[start]

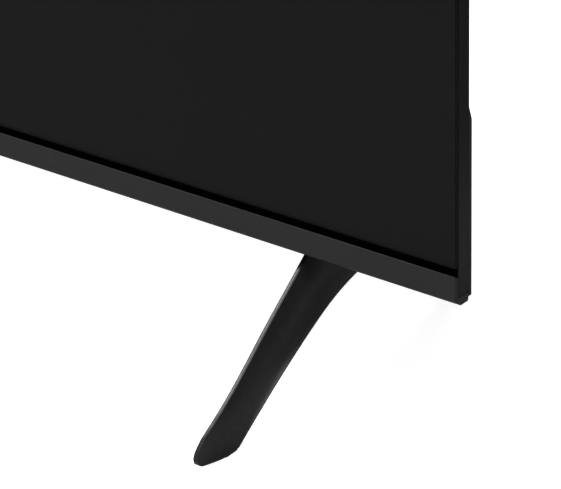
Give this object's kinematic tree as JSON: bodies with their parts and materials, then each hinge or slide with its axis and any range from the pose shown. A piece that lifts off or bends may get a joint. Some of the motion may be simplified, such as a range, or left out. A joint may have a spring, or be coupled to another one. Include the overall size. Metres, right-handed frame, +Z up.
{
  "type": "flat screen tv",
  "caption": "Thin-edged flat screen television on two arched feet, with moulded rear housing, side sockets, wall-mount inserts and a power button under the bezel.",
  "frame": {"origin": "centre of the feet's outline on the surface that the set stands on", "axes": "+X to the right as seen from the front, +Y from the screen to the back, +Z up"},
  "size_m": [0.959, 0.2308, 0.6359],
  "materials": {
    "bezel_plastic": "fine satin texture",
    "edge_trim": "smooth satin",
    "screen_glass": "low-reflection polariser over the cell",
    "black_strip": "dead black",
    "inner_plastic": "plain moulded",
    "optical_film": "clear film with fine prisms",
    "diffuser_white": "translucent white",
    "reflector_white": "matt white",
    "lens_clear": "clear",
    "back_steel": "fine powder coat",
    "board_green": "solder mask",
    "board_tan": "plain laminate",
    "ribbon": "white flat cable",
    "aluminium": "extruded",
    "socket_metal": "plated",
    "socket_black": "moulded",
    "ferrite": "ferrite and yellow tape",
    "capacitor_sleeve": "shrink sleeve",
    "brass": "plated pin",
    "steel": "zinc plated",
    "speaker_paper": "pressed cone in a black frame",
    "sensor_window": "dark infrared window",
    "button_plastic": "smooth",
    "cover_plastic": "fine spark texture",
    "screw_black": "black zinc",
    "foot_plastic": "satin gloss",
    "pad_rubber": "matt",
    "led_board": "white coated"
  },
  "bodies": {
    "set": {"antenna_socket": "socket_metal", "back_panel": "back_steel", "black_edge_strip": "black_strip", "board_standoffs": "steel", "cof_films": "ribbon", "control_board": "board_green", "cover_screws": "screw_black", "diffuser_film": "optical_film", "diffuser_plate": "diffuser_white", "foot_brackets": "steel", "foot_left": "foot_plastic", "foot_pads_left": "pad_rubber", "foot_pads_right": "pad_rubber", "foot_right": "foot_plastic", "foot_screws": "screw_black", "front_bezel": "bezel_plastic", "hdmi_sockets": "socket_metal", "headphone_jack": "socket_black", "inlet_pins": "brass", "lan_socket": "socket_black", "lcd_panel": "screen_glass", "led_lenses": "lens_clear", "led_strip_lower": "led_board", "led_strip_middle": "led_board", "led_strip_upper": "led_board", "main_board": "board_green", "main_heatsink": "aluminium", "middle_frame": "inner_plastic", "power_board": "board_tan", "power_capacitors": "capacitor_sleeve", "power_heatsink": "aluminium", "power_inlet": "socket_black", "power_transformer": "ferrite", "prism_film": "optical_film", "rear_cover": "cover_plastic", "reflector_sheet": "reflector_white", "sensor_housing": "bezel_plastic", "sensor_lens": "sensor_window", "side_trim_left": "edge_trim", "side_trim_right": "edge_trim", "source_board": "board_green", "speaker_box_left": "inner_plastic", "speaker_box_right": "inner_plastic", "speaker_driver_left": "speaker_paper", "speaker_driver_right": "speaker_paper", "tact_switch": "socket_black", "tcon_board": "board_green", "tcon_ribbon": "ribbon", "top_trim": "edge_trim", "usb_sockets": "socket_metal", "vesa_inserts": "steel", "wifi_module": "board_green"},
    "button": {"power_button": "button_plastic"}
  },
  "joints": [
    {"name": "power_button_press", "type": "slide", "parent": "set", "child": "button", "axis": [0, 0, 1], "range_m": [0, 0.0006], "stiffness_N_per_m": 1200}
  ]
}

[end]
[start]

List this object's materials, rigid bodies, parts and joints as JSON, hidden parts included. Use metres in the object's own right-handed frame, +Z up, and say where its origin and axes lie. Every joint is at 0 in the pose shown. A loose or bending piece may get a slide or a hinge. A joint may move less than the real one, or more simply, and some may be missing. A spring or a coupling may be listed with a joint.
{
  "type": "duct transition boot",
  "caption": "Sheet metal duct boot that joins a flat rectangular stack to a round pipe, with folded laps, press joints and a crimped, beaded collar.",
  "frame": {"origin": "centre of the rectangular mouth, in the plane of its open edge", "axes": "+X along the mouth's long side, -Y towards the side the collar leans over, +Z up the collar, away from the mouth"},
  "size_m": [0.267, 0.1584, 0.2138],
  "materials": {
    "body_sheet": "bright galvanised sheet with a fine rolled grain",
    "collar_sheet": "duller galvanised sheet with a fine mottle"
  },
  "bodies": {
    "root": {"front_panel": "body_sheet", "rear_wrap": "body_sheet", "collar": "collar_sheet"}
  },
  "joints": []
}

[end]
[start]

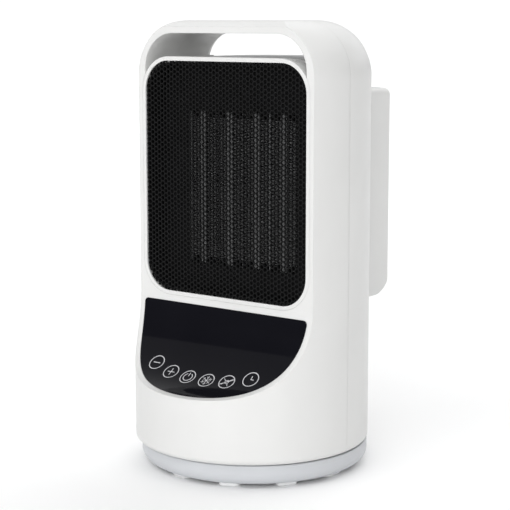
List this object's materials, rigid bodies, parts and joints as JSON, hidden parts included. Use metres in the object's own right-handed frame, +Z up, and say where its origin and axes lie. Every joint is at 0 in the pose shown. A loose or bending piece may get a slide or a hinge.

[end]

**Problem details**
Return every line containing "joints".

**Expected answer**
  "joints": [
List this object's materials, rigid bodies, parts and joints as JSON, hidden parts included. Use metres in the object's own right-handed frame, +Z up, and say where its origin and axes lie. Every joint is at 0 in the pose shown. A loose or bending piece may get a slide or a hinge. A joint may move less than the real one, or more simply, and some may be missing. A spring or a coupling may be listed with a joint.
  "caption": "Sheet metal duct boot that joins a flat rectangular stack to a round pipe, with folded laps, press joints and a crimped, beaded collar.",
  "joints": []
List this object's materials, rigid bodies, parts and joints as JSON, hidden parts included. Use metres in the object's own right-handed frame, +Z up, and say where its origin and axes lie. Every joint is at 0 in the pose shown. A loose or bending piece may get a slide or a hinge.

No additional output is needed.